After all, as the best returns from this plan have already been realized by folks like Fuller and Ackerman - as well as millions of seniors in the past seventy years who received yields on their contributions that can't possibly be replicated - shouldn't the rest of us who can add one plus one without difficulty and have been paying for others to retire since we first started working be entitled to invest in a better mouse trap that doesn't put an undue burden on our children and grandchildren?

Such a question becomes even more appropriate considering the gags yet to be played on us if "fixes" folks like Friedman advocate are implemented.
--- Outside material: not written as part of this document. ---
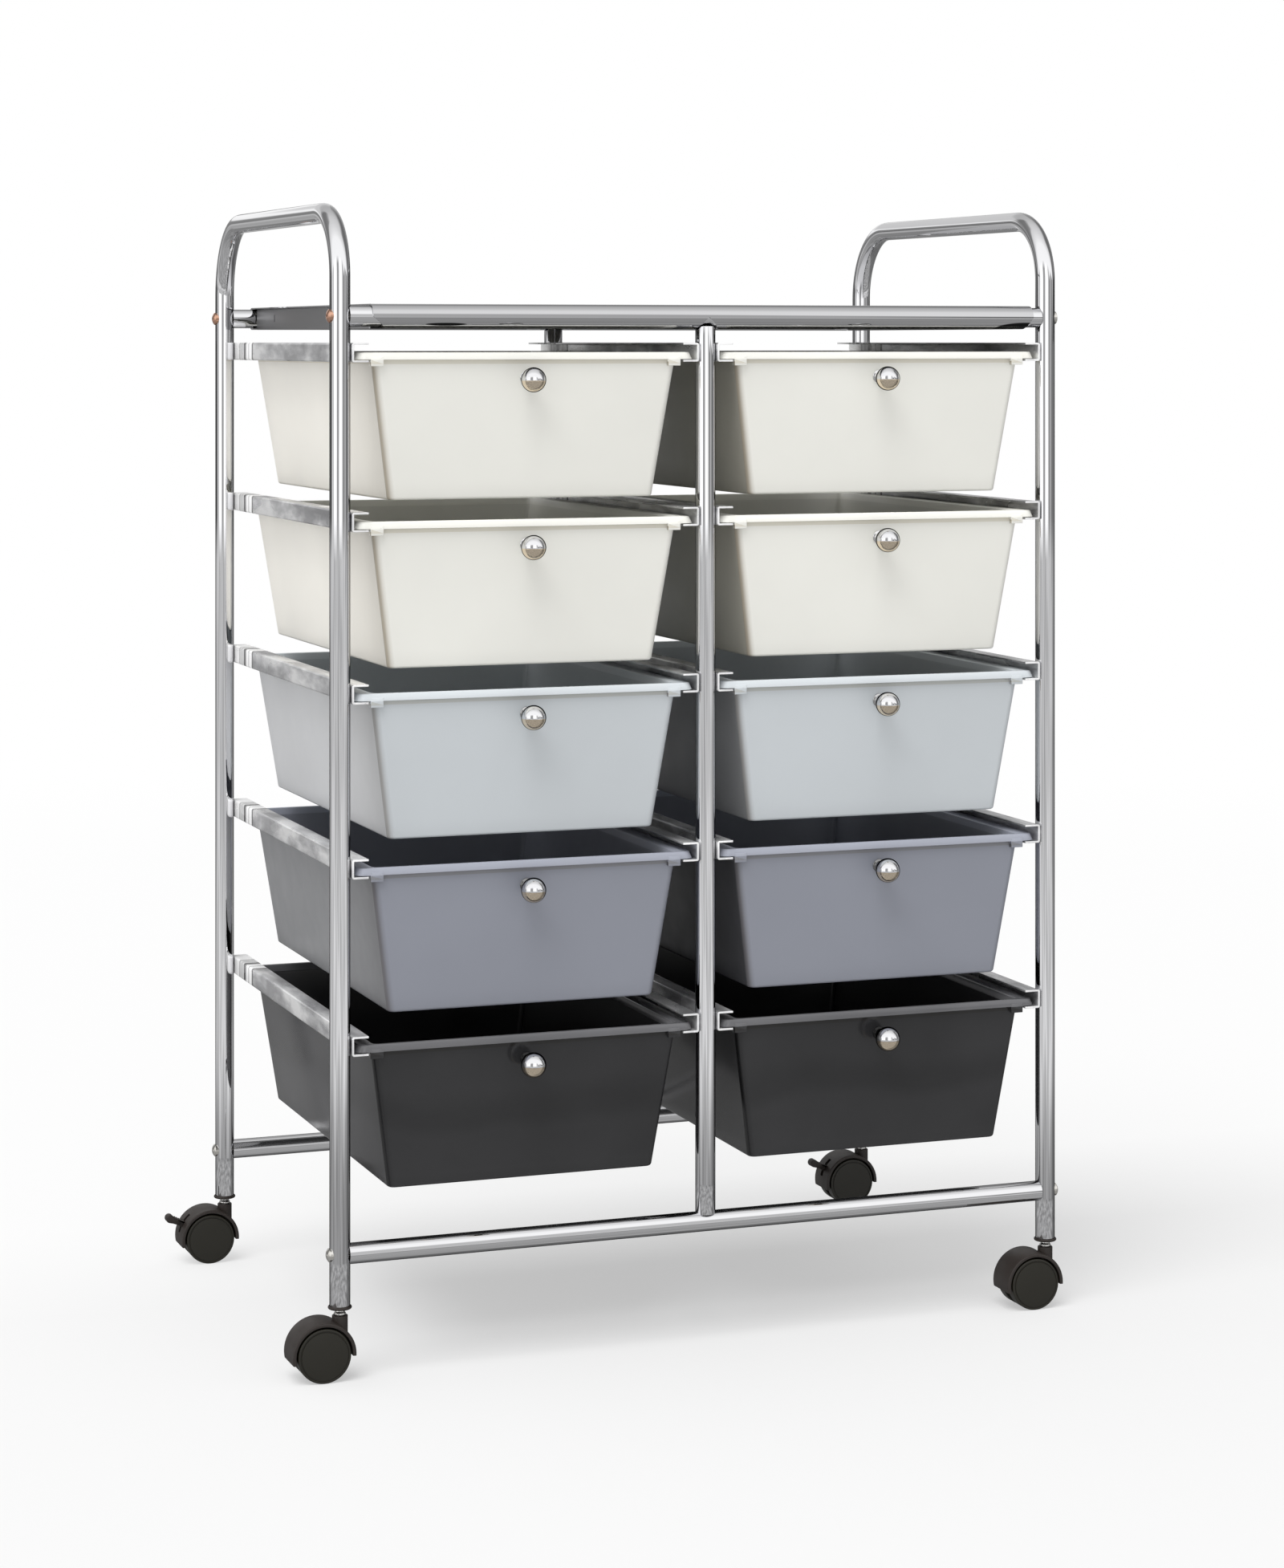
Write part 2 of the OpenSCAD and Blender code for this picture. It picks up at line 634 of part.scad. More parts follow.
// One wheel of a pair: e is 0 for the wheel nearer the front and 1 for the other
module wheel(c, e) {
    color([0.09, 0.09, 0.09]) at_post(c) translate([-trail, 0, wheel_r]) mirror([0, e, 0])
        translate([0, -wheel_in_y, 0]) rotate([90, 0, 0]) rotate_extrude() wheel_profile();
}

// Brake lever: hub with two pivot pins, arm through the slot and ribbed foot pad
module brake_lever(s) {
    tip = [-pad_reach, pad_z];
    arm = tip - pivot;
    pad_from = pivot + 0.62 * arm;
    rib_dir = arm / norm(arm);
    rib_up = [rib_dir[1], -rib_dir[0]];
    color([0.12, 0.12, 0.12]) at_post([s, 1]) rotate([90, 0, 0]) {
        translate([0, 0, -lever_hw]) linear_extrude(lever_t) {
            translate(pivot) circle(r = pivot_hub_r);
            hull() {
                translate(pivot) circle(r = pivot_hub_r * 0.7, $fn = 32);
                translate(tip) circle(r = pad_d * 0.35, $fn = 32);
            }
        }
        translate([0, 0, -pad_w / 2]) linear_extrude(pad_w) {
            translate(tip) circle(r = pad_d / 2);
            hull() {
                translate(pad_from) circle(r = pad_d * 0.32, $fn = 32);
                translate(tip) circle(r = pad_d * 0.4, $fn = 32);
            }
            for (i = [0:pad_ribs - 1])
                translate(tip - (pad_d / 2 + i * pad_rib_pitch) * rib_dir + pad_d * 0.36 * rib_up)
                    circle(d = pad_rib_d, $fn = 24);
        }
        translate([pivot[0], pivot[1], -web_hw + past / 5])
            cylinder(r = pivot_pin_r, h = web_w - 2 * past / 5);
    }
}

hoop(0);  // left_hoop
hoop(1);  // right_hoop
rail(0, top_rail_z);  // front_top_rail
rail(1, top_rail_z);  // back_top_rail
rail(0, bottom_rail_z);  // front_bottom_rail
rail(1, bottom_rail_z);  // back_bottom_rail
center_post(0);  // front_center_post
center_post(1);  // back_center_post
top_shelf();
rail_screws();
rail_inserts();
post_plugs();
caster_stems();
for (level = [1:levels]) {
    runners(level);
    for (s = [0:1]) {
        drawer(s, level);
        knob(s, level);
    }
}
for (c = corners) {
    hood(c);
    axle(c);
    for (e = [0:1]) wheel(c, e);
}
for (s = [0:1]) brake_lever(s);
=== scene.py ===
"""Looks of a rolling drawer cart: chrome tubes, moulded drawers, ball knobs and twin-wheel casters.

Every piece is a surface worked out with numpy in the part's own frame, in metres: X to the right,
Y to the back and Z up, from the floor midway between the four posts.
"""

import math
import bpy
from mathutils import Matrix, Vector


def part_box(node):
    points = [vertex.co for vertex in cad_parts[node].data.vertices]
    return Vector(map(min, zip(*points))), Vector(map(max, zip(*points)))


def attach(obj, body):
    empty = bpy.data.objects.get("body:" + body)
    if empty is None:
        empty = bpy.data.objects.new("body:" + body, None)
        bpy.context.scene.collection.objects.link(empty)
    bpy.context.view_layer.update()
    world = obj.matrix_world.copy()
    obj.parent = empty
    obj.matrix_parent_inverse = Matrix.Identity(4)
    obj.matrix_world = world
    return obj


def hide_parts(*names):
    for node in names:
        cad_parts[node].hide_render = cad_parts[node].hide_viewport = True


bl_info = {
    "name": "Rolling drawer cart",
    "version": (1, 0, 0),
    "blender": (4, 5, 0),
    "location": "View3D > Sidebar > Cart",
    "description": "Builds the visible surfaces of a rolling drawer cart round its frame",
    "category": "Add Mesh",
}

import bmesh
import bpy
import numpy as np
from bpy.props import FloatProperty, FloatVectorProperty, IntProperty, PointerProperty
from mathutils import Vector

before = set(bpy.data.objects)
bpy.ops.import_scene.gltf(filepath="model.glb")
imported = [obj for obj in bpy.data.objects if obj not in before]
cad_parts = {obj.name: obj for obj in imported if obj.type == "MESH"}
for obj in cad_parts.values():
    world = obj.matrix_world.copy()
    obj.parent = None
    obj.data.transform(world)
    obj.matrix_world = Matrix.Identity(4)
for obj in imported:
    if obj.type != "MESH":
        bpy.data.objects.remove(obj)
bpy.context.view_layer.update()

LEVELS = range(1, 6)
SIDES = ("left", "right")
ENDS = ("front", "back")
CORNERS = [(end, side) for side in SIDES for end in ENDS]
ROOT = "frame"


def span(node):
    """Lowest and highest corner of a node of the frame."""
    low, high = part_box(node)
    return np.array(low), np.array(high)


def middle(box):
    """Centre of a box."""
    return (box[0] + box[1]) / 2


def half(box):
    """Half of a box's size."""
    return (box[1] - box[0]) / 2


def columns(*parts):
    """Array whose last axis holds the parts, each stretched to the shape of the others."""
    return np.stack(np.broadcast_arrays(*parts), -1)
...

This typically amounts to raising the the Social Security tax cap above its current $106,800 threshold. But no one wants to address whether that means such folks end up receiving more in their old age, for if they don't, this program has become a wealth distributor rather than a retirement plan which quite goes against what the Supreme Court found Constitutional prior to enactment.

Hypocritically, the more sensible solution of raising the age at which one can begin to receive benefits - this was 65 in 1935 when life expectancy was 57 versus today's 77! - is considered verboten by folks on the left who don't think people should have to work longer despite them living longer.

As a result, no matter how you slice it, their "solution" is to once again demand that people pay additional funds into this failing system above and beyond what was originally dictated by statute.

Isn't this despicably akin to regulators asking the folks who were defrauded by Ponzi to contribute more to his scheme in the hopes that this would avert insolvency and increase the likelihood that they'd eventually get their money back?

I quite imagine Friedman and his ilk saying "No."